You're coming out the other end of that with independence and a billion dollars. Like, tell us about it. How'd you manage that process emotionally in terms of decision-making?

Dylan Field

The original decision to, uh, say let's go do this with Adobe, um, it wa- it was obviously one that we thought very deeply about, and, uh, at the time seemed like a one-way door (laughs) . You know, there's the classic meme of there's one-way doors and two-way doors in a, in business, and really think deeply about the one-way doors. Turns out sometimes one-way doors can be two-way doors too. But we thought really deeply about it, and we thought this is a way to just accelerate our vision and be able to, uh, do what we wanna do just so much faster if we're at Adobe. And, uh, I thought that the team there, I'd learn a lot from as well. I mean, it's an incredible group of people over there. Uh, unfortunately, regulators were not fans. And, uh, 16 months later, we kind of, at some point said, "Okay, we gotta call it." And, uh, that was late December. Um, talked to my team about that. It was actually the first day of break that I called, uh, the team back, and I was like, "Hey, it's not going through.

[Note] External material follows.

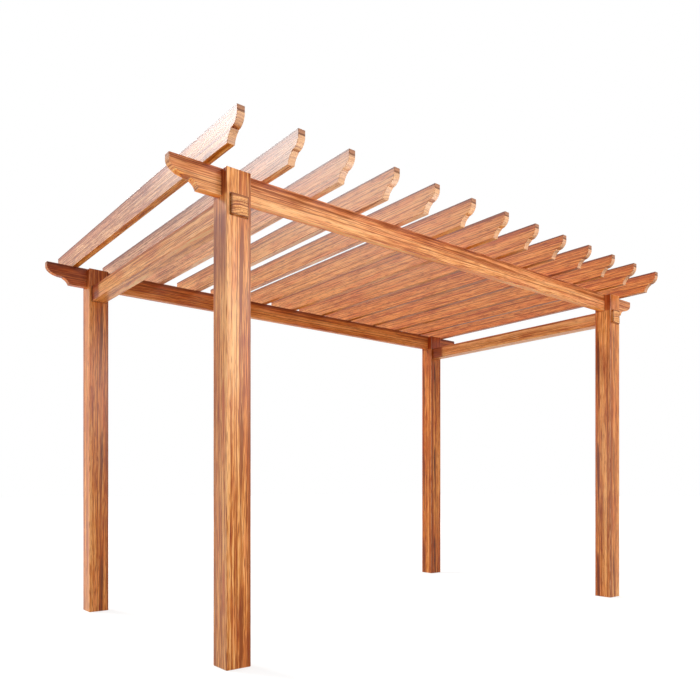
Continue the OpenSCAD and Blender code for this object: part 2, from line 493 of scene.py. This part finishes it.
# Outline of one scrolled end, as distance from the tip and depth below the top: an upright nose, a quarter
# ellipse, a small step and a hollow arc whose depth is its sagitta.
def scrolledEnd(height, end):
    a = np.linspace(0, quarter, end["roundSteps"] + 1)
    bulge = np.stack([end["roundLength"] * (1 - np.cos(a)), end["nose"] + end["roundDrop"] * np.sin(a)], 1)
    p = np.array([end["roundLength"], end["nose"] + end["roundDrop"] + end["step"]])
    q = np.array([end["roundLength"] + end["hollowLength"], height])
    chord = np.linalg.norm(q - p)
    u = (q - p) / chord
    n = np.array([-u[1], u[0]])
    r = (chord ** 2 / 4 + end["hollowDepth"] ** 2) / (2 * end["hollowDepth"])
    centre = (p + q) / 2 + n * (r - end["hollowDepth"])
    b = math.asin(chord / 2 / r) * np.linspace(-1, 1, end["hollowSteps"] + 1)[:, None]
    hollow = centre - n * r * np.cos(b) + u * r * np.sin(b)
    return np.concatenate([[[0, 0]], bulge, hollow])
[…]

Here's this means for us immediately, and here's sort of the timeline from here and what we gotta think about next." Um, we had, you know, communicated along the way, "Hey, this is looking harder. The path is narrowing. The path is narrow." Uh, but still, I think something a lot of people were, were excited about, of course. And that said, I'm just so thankful to start the year with clarity.